C++ implementation to rearrange an array in maximum minimum form.
Submitted by Vikneshwar GK, on March 15, 2022

Consider a sorted integer array, of size n. The task at hand is to arrange the array in such a way that the maximum element is placed in 0^th position, minimum element is placed in 1^st position, 2^nd maximum element at 3^rd position, 2^nd minimum element at 4^th position, and so on.

Example:

Input:
array[]= {1, 2, 3, 4, 5, 6}

Output:
array[] = {6, 1, 5, 2, 4, 3} 
Explanation:

1st max element = 6
1st min element = 1
2nd max element = 5
2nd min element = 2
and so on...

Input:
array[] = {5, 10, 15, 20, 25, 30}

Output:
array[] = {30, 5, 25, 10, 20, 15}

Solution:

One of the simple solutions is to use an auxiliary array to store the required arrangement of the array.
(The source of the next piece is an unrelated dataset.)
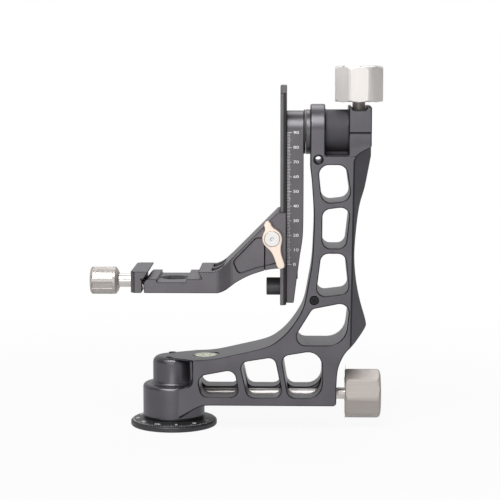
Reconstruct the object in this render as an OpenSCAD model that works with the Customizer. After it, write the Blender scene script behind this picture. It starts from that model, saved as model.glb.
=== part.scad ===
// Gimbal tripod head: an L frame that pans on a round base, a swing arm that
// tilts on the upper shaft, and a cradle with a dovetail clamp on its rail.
// Origin: centre of the underside of the base, +Z up, the arm reaching to +X.

/* [Base] */
// Diameter of the base disc
base_d = 60; // [58:0.5:66]
// Height of the rim of the base disc
base_h = 3.6; // [3:0.1:5]
// Height of the bevelled degree ring on the base disc
ring_h = 1.7; // [1.2:0.1:2.2]
// Major diameter of the tripod thread
thread_d = 9.525; // [6.35:0.005:9.525]
// Outer diameter of the steel thread insert
insert_d = 15; // [13:0.5:17]

/* [Pan housing] */
// Outer diameter of the lower housing, as a share of the base diameter
housing_share = 0.7133; // [0.69:0.005:0.74]
// Outer diameter of the upper housing
neck_d = 28.8; // [26:0.2:32]
// Height of the shoulder between lower and upper housing
shoulder_h = 29.6; // [28:0.2:32]
// Height of the top of the housing
crown_h = 48.8; // [46:0.2:49]
// Fillet of the shoulder
shoulder_r = 2.6; // [1:0.2:4]
// Fillet of the crown
crown_r = 4.6; // [2:0.2:6]

/* [Frame] */
// Distance from the pan axis to the near face of the tilt lug
lug_x = 94.6; // [90:0.2:100]
// Height of the tilt axis above the underside of the base
tilt_h = 204.5; // [196:0.5:212]
// Half thickness of the frame at its foot, as a share of the housing diameter
foot_share = 0.486; // [0.47:0.002:0.495]
// Half thickness of the frame at the tilt lug
lug_half = 19; // [18.2:0.1:20]
// Length of the tilt lug along the tilt axis
lug_l = 10.1; // [9:0.1:12]
// Length of the barrel between lug and block
barrel_l = 15.9; // [15:0.1:18]
// Radius of the barrel
barrel_r = 15.3; // [14.6:0.1:16.5]
// Length of the block that carries the tilt knob
block_l = 15.4; // [14.6:0.1:17]
// Height of the top of the block above the tilt axis
block_up = 17.8; // [16.8:0.1:19]
// Depth of the trough in the top of the block
trough_d = 2.5; // [1.5:0.1:3]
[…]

Since the original array is sorted, we use min-max pointers to store the maximum and minimum elements in the auxiliary array, accordingly.

• Set min = 0, and max = n-1, where n is the length of the array
• Iterate through the original array.
• If the index is even, place the max pointer element in the auxiliary array and decrement the pointer.
• If the index is odd, place the min pointer element in the auxiliary array and increment the pointer
• Finally, print the array.

C++ Implementation:

#include <iostream>
using namespace std;

// Function to print the array
void printArray(int array[], int length)
{
    for (int i = 0; i < length; i++) {
        cout << array[i] << " ";
    }
}

void rearrangeArray(int array[], int length){
    // temporary array to hold the rearranged array
    int temp[length];

    // min-max pointers to hold minimum and maximum elements
    int min = 0, max = length - 1;

    // iterate through the array
    for (int i = 0; i < length; i++) {
        // to store maximum elements
        if (i % 2 == 0)
            temp[i] = array[max--];
        // to store minimum elements
        else
            temp[i] = array[min++];
    }

    printArray(temp, length);
}

// Driver program
int main()
{
    int array[100];
    int N;
    
    cout << "Enter Number of elements: ";
    cin >> N;

    for (int i = 0; i < N; i++) {
        cout << "Enter element " << i + 1 << ": ";
        cin >> array[i];
    }

    rearrangeArray(array, N);

    return 0;
}

Output:

Enter Number of elements: 6
Enter element 1: 1
Enter element 2: 2
Enter element 3: 3
Enter element 4: 4
Enter element 5: 5
Enter element 6: 6
6 1 5 2 4 3 

Time Complexity: O(n), where n is the length of the array.